-------- Source data

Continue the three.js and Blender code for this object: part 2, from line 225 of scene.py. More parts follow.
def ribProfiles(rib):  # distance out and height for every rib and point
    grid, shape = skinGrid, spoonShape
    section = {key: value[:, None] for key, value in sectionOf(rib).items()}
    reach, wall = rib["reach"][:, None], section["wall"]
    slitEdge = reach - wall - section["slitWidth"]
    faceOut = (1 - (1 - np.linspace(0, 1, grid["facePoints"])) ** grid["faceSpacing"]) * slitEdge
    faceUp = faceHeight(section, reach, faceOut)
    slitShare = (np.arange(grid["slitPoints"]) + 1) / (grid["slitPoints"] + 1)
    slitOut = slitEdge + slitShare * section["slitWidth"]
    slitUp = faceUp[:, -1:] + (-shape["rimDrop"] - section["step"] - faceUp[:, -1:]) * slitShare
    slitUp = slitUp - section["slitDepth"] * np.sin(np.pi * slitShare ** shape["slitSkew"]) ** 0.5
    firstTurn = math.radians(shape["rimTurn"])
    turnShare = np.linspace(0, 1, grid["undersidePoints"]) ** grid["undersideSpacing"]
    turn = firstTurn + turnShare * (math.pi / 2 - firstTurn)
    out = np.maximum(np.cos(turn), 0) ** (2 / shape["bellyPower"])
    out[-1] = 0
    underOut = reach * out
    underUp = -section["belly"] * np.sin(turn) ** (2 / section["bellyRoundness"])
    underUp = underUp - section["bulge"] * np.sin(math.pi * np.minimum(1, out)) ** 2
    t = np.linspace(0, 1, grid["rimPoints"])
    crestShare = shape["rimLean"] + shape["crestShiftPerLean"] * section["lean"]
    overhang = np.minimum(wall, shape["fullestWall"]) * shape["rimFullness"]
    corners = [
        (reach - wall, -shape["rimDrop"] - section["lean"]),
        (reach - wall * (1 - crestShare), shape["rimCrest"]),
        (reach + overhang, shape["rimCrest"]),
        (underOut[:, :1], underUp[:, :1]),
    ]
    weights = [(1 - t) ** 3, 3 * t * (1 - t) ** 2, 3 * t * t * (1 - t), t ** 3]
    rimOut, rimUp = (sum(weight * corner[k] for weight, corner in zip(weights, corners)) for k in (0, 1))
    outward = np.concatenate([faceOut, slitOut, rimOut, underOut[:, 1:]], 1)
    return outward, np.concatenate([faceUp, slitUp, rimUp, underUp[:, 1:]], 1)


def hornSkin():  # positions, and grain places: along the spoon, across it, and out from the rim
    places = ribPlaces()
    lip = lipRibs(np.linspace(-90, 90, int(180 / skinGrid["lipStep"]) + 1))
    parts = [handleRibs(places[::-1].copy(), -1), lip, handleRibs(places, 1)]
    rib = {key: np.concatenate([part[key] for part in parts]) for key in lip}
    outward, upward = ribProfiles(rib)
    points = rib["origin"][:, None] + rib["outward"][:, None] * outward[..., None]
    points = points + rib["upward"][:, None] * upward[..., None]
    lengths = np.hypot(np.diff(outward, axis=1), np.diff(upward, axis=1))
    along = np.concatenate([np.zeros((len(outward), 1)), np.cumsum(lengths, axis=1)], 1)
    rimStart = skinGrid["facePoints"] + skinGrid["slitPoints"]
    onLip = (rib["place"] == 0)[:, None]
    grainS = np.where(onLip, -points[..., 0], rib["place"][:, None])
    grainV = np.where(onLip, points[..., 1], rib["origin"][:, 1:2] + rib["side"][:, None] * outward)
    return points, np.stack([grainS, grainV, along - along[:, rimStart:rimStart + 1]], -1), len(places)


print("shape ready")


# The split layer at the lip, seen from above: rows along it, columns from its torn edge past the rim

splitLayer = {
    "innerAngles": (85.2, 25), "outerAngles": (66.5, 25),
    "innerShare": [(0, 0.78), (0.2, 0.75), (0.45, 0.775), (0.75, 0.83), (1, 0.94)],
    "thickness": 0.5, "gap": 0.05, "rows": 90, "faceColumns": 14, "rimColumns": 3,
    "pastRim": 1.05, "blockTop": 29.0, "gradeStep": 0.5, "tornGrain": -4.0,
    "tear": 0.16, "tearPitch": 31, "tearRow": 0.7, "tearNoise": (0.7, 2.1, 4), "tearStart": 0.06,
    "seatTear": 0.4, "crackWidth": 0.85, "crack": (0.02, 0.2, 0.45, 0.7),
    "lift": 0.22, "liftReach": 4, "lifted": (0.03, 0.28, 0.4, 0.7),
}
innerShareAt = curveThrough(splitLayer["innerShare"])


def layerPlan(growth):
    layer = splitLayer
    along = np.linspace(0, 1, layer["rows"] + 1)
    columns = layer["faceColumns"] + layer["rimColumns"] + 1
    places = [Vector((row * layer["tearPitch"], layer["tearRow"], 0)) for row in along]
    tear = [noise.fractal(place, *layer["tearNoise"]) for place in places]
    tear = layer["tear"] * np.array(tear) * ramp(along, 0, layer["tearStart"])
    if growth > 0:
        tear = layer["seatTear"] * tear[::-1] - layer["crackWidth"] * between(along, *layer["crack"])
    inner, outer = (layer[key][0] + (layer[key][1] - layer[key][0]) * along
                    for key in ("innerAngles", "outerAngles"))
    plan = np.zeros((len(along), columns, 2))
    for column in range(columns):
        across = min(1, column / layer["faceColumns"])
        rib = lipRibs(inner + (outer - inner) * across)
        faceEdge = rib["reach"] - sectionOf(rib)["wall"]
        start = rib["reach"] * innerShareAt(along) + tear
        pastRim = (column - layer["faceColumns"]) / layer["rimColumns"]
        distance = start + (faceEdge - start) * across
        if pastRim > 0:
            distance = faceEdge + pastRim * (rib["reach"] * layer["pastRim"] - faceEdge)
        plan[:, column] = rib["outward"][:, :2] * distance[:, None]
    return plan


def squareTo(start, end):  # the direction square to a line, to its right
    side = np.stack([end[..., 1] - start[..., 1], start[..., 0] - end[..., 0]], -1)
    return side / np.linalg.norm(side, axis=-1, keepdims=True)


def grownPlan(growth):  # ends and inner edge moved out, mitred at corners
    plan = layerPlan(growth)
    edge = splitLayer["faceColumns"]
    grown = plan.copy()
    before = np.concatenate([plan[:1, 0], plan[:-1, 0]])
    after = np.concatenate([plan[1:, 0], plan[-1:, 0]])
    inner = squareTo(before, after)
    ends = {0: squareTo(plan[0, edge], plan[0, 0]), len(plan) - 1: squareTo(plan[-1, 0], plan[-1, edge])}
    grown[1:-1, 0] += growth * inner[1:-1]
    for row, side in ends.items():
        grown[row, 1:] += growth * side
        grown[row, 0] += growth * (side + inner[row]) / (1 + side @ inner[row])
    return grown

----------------
-------- Source data

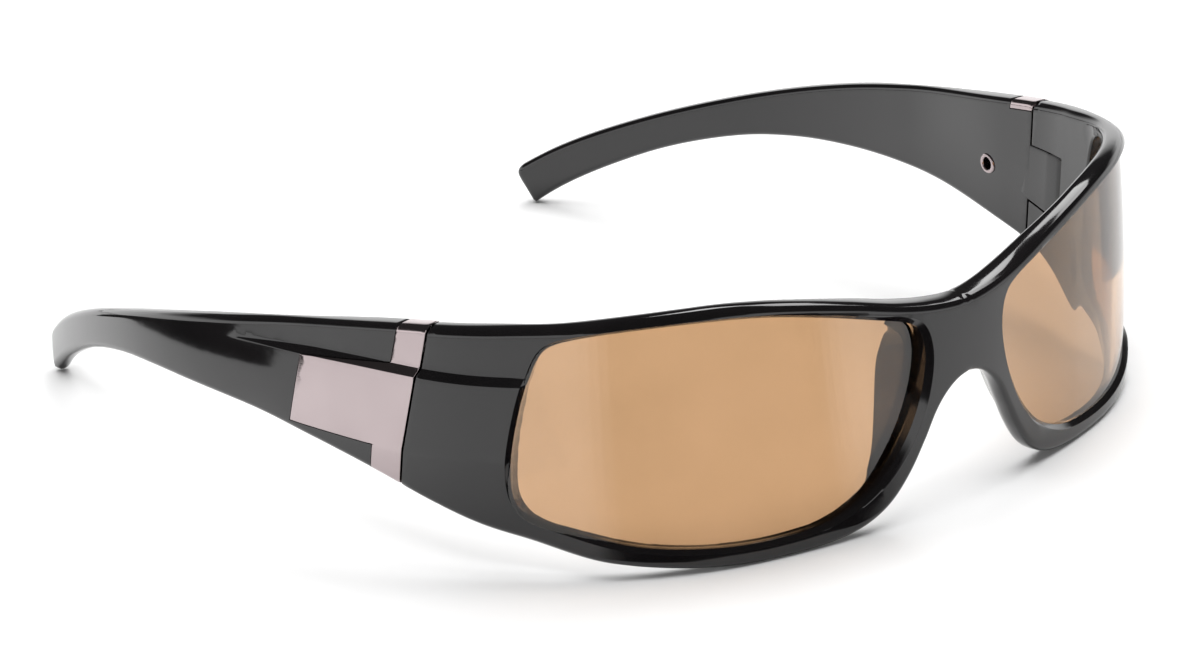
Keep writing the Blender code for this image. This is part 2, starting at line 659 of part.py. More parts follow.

----------------

Written instruction → What is wanted is an exact copy of the lines from the line containing "Continue the three.js" to the line containing "underUp[:, 1:]], 1)", both lines included, and of no other line.

Output below →
Continue the three.js and Blender code for this object: part 2, from line 225 of scene.py. More parts follow.
def ribProfiles(rib):  # distance out and height for every rib and point
    grid, shape = skinGrid, spoonShape
    section = {key: value[:, None] for key, value in sectionOf(rib).items()}
    reach, wall = rib["reach"][:, None], section["wall"]
    slitEdge = reach - wall - section["slitWidth"]
    faceOut = (1 - (1 - np.linspace(0, 1, grid["facePoints"])) ** grid["faceSpacing"]) * slitEdge
    faceUp = faceHeight(section, reach, faceOut)
    slitShare = (np.arange(grid["slitPoints"]) + 1) / (grid["slitPoints"] + 1)
    slitOut = slitEdge + slitShare * section["slitWidth"]
    slitUp = faceUp[:, -1:] + (-shape["rimDrop"] - section["step"] - faceUp[:, -1:]) * slitShare
    slitUp = slitUp - section["slitDepth"] * np.sin(np.pi * slitShare ** shape["slitSkew"]) ** 0.5
    firstTurn = math.radians(shape["rimTurn"])
    turnShare = np.linspace(0, 1, grid["undersidePoints"]) ** grid["undersideSpacing"]
    turn = firstTurn + turnShare * (math.pi / 2 - firstTurn)
    out = np.maximum(np.cos(turn), 0) ** (2 / shape["bellyPower"])
    out[-1] = 0
    underOut = reach * out
    underUp = -section["belly"] * np.sin(turn) ** (2 / section["bellyRoundness"])
    underUp = underUp - section["bulge"] * np.sin(math.pi * np.minimum(1, out)) ** 2
    t = np.linspace(0, 1, grid["rimPoints"])
    crestShare = shape["rimLean"] + shape["crestShiftPerLean"] * section["lean"]
    overhang = np.minimum(wall, shape["fullestWall"]) * shape["rimFullness"]
    corners = [
        (reach - wall, -shape["rimDrop"] - section["lean"]),
        (reach - wall * (1 - crestShare), shape["rimCrest"]),
        (reach + overhang, shape["rimCrest"]),
        (underOut[:, :1], underUp[:, :1]),
    ]
    weights = [(1 - t) ** 3, 3 * t * (1 - t) ** 2, 3 * t * t * (1 - t), t ** 3]
    rimOut, rimUp = (sum(weight * corner[k] for weight, corner in zip(weights, corners)) for k in (0, 1))
    outward = np.concatenate([faceOut, slitOut, rimOut, underOut[:, 1:]], 1)
    return outward, np.concatenate([faceUp, slitUp, rimUp, underUp[:, 1:]], 1)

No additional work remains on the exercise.